To maintain consistent performance over the system lifecycle, Horizon Learning Analytics implemented a controlled model retraining protocol based on periodic data drift detection. An automated monitoring pipeline compares distributions of incoming operational data to the training baseline monthly using population stability index (PSI) and KL divergence. Upon detecting statistically significant drift (PSI > 0.25), retraining is triggered with a curated dataset encompassing recent learner data and earlier samples to preserve foundational competency mappings.

The system design incorporates redundancy through fail-safe operation modes: when model confidence falls below a configurable threshold (set at 0.65 probability), the system flags the result for human review rather than providing an automated competency score. This measure guards against erroneous outputs resulting from data noise or operational anomalies.

Although the system does not employ online learning post-deployment to prevent inadvertent feedback loops, Horizon Learning Analytics provides comprehensive tools enabling supervised manual updates by authorized personnel following rigorous validation to mitigate bias propagation. These controls prevent cascade effects where biased outputs influence future inputs, preserving the system’s integrity during updates.

**Resilience and Technical-Organisational Safeguards**

Robustness against operational faults and environmental influences has been addressed through architectural and process-level measures. The software components run within a containerized microservice framework ensuring isolated execution and graceful degradation; if individual services fail, workload reroutes to redundant instances minimizing downtime. Algorithmic safeguards, such as input validation and sanity checks at data ingestion, filter corrupted or malformed performance log entries, thereby reducing inconsistencies caused by external data faults.

Human-in-the-loop mechanisms are integral to the operational model. Certified educational specialists receive real-time system alerts on performance deviations or uncertain assessments, enabling prompt auditing and intervention. These organisational measures are supported by comprehensive training materials emphasizing responsible interaction with the AI outputs.

**Cybersecurity and Protection Against Unauthorized Manipulation**

Security was architected according to current ISO/IEC 27001-based controls and the NIST Cybersecurity Framework, ensuring confidentiality, integrity, and availability of data and AI components. The system deploys role-based access controls (RBAC) limiting model update capabilities to authenticated Horizon Learning Analytics personnel within secured development environments.

Specific AI-targeted cybersecurity measures include:

- Implementation of adversarial input detection modules employing gradient masking and input perturbation checks to identify attempts at input evasion or model evasion attacks. This module performs probabilistic consistency checks on feature distributions per trainee profile before scoring.

- Integrity verification on training datasets using cryptographic hashes and secure logging to prevent data poisoning. Training data ingested for model updates undergoes anomaly detection algorithms to identify outliers or unexpected feature patterns indicative of potential poisoning attempts.

- Pre-trained components and model binaries are signed and stored in hardened repositories with automated integrity monitoring to thwart model poisoning.

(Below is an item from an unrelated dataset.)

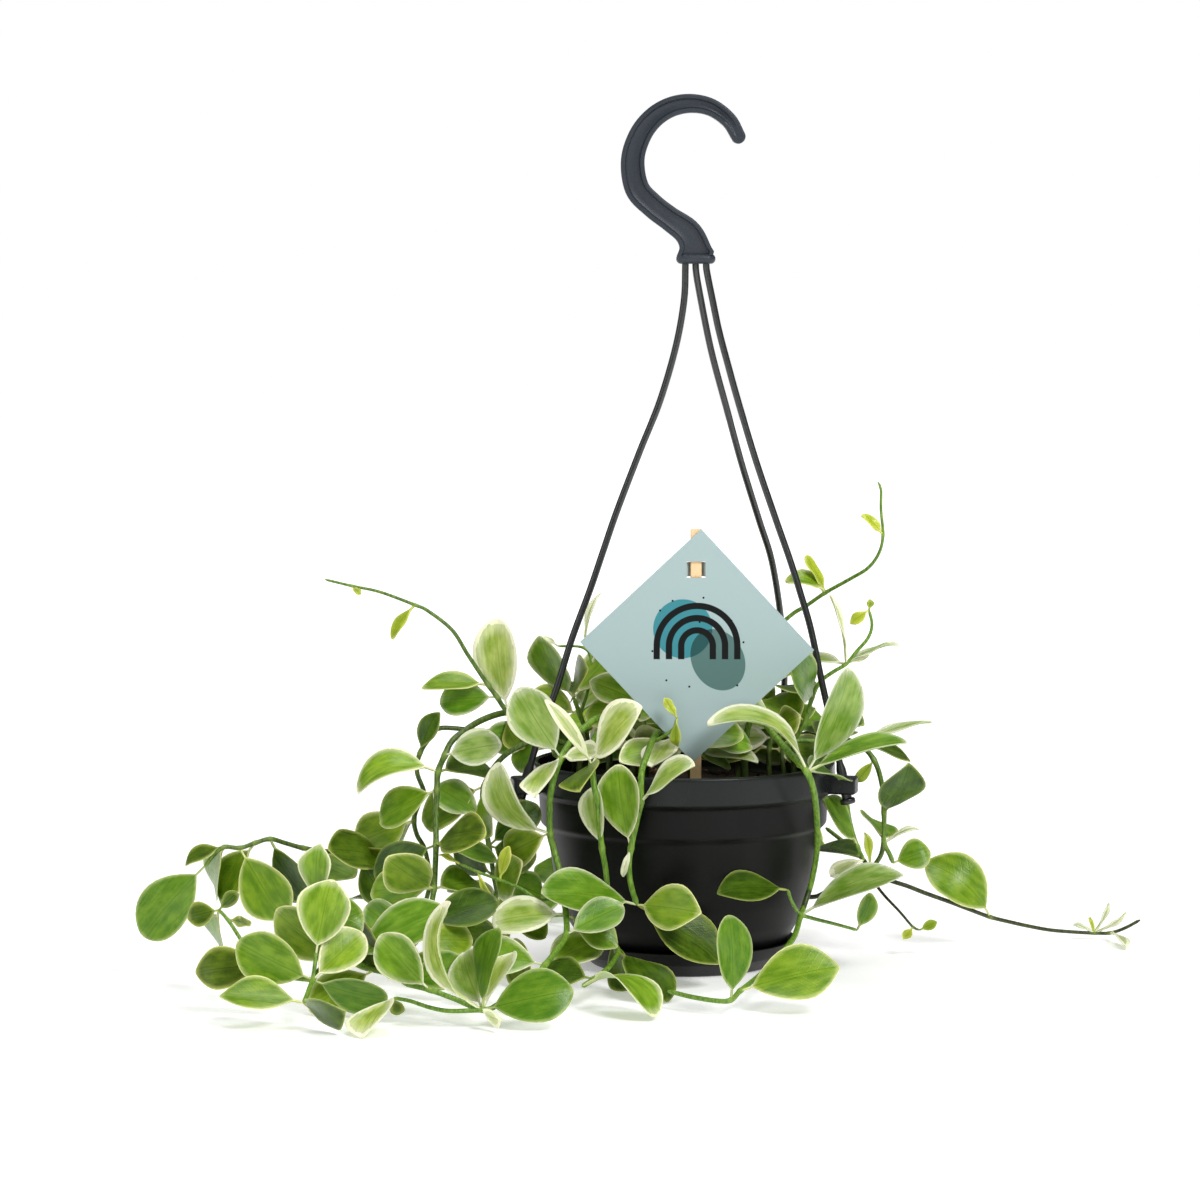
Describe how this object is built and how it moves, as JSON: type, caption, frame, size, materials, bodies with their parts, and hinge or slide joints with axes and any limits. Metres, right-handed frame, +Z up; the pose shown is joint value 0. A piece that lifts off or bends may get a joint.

- Confidentiality attacks are mitigated through encrypted model deployment on secure enclaves and leveraging homomorphic encryption for sensitive data processing, limiting exposure of internal model parameters.

Incident response procedures are documented and tested quarterly, enabling rapid identification and remediation of cybersecurity incidents potentially affecting system outputs or availability. All detected and suspected attacks are logged with audit trails facilitating forensic analysis.

**Declaration of Accuracy and Performance Metrics**

The technical accuracy metrics, including balanced F1-score, AUROC, precision-recall breakdowns by competency domain, and operational confidence thresholds, are summarized in the system’s instructions for use. These documents provide transparent guidance on the AI system’s expected performance boundaries and recommended user actions in case of confidence or data quality concerns. The instructions also outline periodic evaluation schedules and retraining protocols as part of the system lifecycle management, supporting ongoing reliable operation in vocational learning environments.